WORK INSTRUCTIONS | From the listing below, pull out the lines that hold "part".

DATA BLOCK |
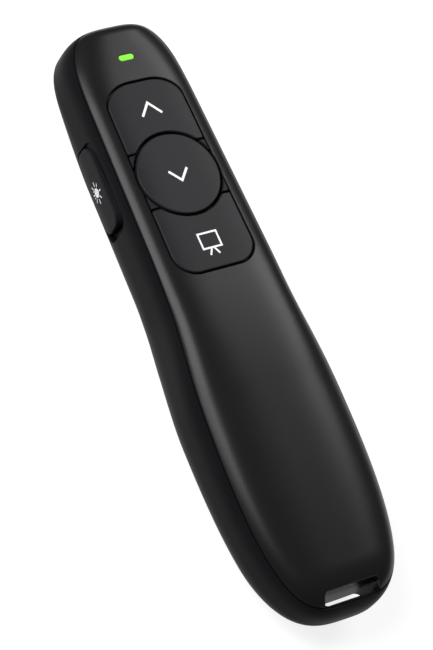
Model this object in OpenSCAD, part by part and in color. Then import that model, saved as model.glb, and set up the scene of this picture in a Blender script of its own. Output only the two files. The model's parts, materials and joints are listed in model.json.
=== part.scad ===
// Wireless presentation clicker, in millimetres.
// +Y points to the nose, +X to the right and +Z up, with the key face on top.
// The origin is under the middle of the case, on the surface that it rests on.

/* [Case size] */
// Length of the case from nose to tail
case_l = 140.8; // [138:0.2:144]
// Height of the key face above the table
case_h = 24.5; // [24:0.1:26]
// Thickness of the head from the key face to its underside
head_h = 22.5; // [21.8:0.1:23]
// Width of the head at the centre of the keys
head_w = 29.4; // [29:0.1:31]
// Half width that the sides gain per millimetre toward the tail
head_taper = 0.03; // [0.02:0.005:0.04]
// Half width that the grip adds to the head
grip_gain = 1.9; // [1.5:0.1:2.5]
// Depth of the flat on the underside, measured into the round belly
foot_cut = 0.3; // [0.2:0.05:0.4]

/* [Case curves] */
// Distance from the nose to the centre of the keys
keys_from_nose = 39.1; // [38:0.1:40]
// Distance from the centre of the keys to the start of the waist
waist_from_keys = 27.7; // [27:0.1:29]
// Length over which the waist widens into the grip
waist_l = 27.2; // [24:0.2:30]
// Distance from the centre of the keys to the start of the falling top
fall_from_keys = 26.6; // [26:0.1:28]
// Length over which the top bends down
fall_bend = 22.9; // [20:0.1:26]
// Slope of the falling top
fall_slope = 0.07; // [0.06:0.005:0.08]
// Distance from the battery bay to where the belly has its full depth
belly_lead = 0.2; // [0:0.1:0.6]
// Length over which the belly drops to the table
belly_l = 18; // [17:0.5:20]
// Share of the thickness that lies above the widest line
upper_share = 0.453; // [0.44:0.001:0.47]
// Squareness of the top at the nose
nose_power = 3.3; // [3:0.1:3.6]
// Squareness of the top at the keys
head_power = 5; // [4.6:0.1:5.4]
// Squareness of the top at the grip
grip_power = 3.7; // [3.4:0.1:4]
// Squareness of the underside
belly_power = 2.5; // [2.3:0.1:2.8]
// Length and squareness of the nose seen from above
nose_plan = [14.3, 3.2];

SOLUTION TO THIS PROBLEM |
Model this object in OpenSCAD, part by part and in color. Then import that model, saved as model.glb, and set up the scene of this picture in a Blender script of its own. Output only the two files. The model's parts, materials and joints are listed in model.json.
=== part.scad ===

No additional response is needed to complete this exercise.